## Aim
Only the lines from the line that has "Continue the build123d" through the line that has "rebate -= block(300, 531, -187, 187, 900, 980)" should be reproduced, exactly and with both ends kept.

## Given records
------
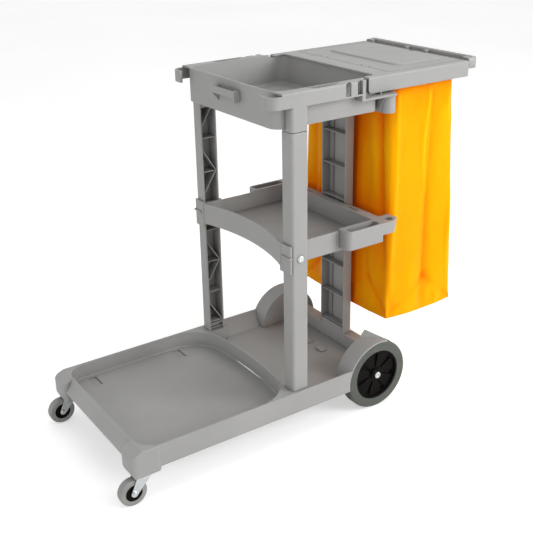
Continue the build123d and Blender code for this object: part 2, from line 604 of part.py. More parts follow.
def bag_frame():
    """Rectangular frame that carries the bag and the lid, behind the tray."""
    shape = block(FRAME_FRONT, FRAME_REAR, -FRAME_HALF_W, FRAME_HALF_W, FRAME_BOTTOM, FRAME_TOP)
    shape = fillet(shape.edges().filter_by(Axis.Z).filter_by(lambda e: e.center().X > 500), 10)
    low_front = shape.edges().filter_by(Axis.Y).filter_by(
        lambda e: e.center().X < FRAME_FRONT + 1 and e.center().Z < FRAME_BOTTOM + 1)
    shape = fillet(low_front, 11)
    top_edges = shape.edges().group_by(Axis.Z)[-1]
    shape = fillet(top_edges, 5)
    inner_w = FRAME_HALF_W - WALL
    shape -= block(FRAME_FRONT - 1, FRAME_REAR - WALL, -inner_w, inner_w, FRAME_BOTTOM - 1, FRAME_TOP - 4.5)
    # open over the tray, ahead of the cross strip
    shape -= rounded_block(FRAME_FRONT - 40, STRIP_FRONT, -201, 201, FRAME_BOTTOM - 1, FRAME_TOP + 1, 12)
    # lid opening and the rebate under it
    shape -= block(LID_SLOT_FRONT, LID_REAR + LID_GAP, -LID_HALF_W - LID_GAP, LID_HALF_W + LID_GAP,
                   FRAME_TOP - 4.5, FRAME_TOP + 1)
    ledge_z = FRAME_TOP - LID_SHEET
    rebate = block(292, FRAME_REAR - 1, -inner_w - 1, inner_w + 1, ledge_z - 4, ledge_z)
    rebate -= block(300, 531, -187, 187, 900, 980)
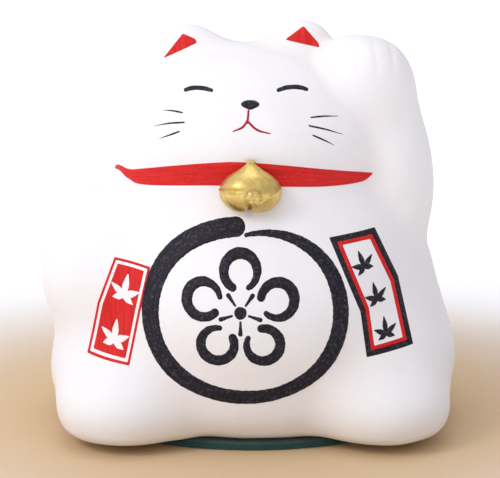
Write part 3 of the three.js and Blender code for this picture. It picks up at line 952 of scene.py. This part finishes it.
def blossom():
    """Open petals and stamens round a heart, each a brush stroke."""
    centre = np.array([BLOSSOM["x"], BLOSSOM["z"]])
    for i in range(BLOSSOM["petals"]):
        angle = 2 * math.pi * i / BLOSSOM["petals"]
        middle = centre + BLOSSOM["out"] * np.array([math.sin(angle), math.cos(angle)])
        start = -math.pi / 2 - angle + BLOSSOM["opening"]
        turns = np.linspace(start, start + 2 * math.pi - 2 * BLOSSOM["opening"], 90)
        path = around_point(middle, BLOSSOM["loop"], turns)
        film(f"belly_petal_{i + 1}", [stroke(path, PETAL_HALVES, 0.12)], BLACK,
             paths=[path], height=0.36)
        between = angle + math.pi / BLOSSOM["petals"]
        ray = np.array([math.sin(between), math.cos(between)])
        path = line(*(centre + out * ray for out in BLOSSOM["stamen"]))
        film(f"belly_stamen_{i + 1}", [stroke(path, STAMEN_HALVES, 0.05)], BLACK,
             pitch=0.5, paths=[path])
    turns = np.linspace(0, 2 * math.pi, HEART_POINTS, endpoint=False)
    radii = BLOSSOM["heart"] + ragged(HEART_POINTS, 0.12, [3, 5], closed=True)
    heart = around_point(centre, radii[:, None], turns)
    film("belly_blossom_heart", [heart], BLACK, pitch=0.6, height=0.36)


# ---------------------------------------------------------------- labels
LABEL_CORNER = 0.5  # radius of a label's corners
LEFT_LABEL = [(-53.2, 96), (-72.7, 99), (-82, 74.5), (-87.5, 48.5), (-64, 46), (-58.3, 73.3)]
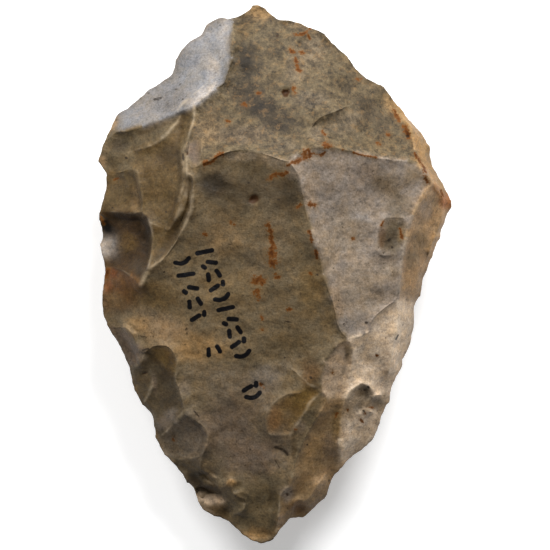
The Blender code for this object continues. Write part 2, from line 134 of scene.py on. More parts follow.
------
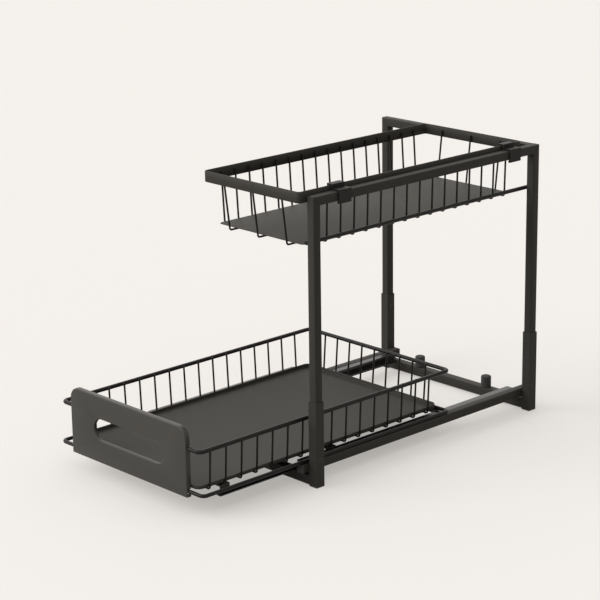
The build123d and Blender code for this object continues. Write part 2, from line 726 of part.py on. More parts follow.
------
## Written response
Continue the build123d and Blender code for this object: part 2, from line 604 of part.py. More parts follow.
def bag_frame():
    """Rectangular frame that carries the bag and the lid, behind the tray."""
    shape = block(FRAME_FRONT, FRAME_REAR, -FRAME_HALF_W, FRAME_HALF_W, FRAME_BOTTOM, FRAME_TOP)
    shape = fillet(shape.edges().filter_by(Axis.Z).filter_by(lambda e: e.center().X > 500), 10)
    low_front = shape.edges().filter_by(Axis.Y).filter_by(
        lambda e: e.center().X < FRAME_FRONT + 1 and e.center().Z < FRAME_BOTTOM + 1)
    shape = fillet(low_front, 11)
    top_edges = shape.edges().group_by(Axis.Z)[-1]
    shape = fillet(top_edges, 5)
    inner_w = FRAME_HALF_W - WALL
    shape -= block(FRAME_FRONT - 1, FRAME_REAR - WALL, -inner_w, inner_w, FRAME_BOTTOM - 1, FRAME_TOP - 4.5)
    # open over the tray, ahead of the cross strip
    shape -= rounded_block(FRAME_FRONT - 40, STRIP_FRONT, -201, 201, FRAME_BOTTOM - 1, FRAME_TOP + 1, 12)
    # lid opening and the rebate under it
    shape -= block(LID_SLOT_FRONT, LID_REAR + LID_GAP, -LID_HALF_W - LID_GAP, LID_HALF_W + LID_GAP,
                   FRAME_TOP - 4.5, FRAME_TOP + 1)
    ledge_z = FRAME_TOP - LID_SHEET
    rebate = block(292, FRAME_REAR - 1, -inner_w - 1, inner_w + 1, ledge_z - 4, ledge_z)
    rebate -= block(300, 531, -187, 187, 900, 980)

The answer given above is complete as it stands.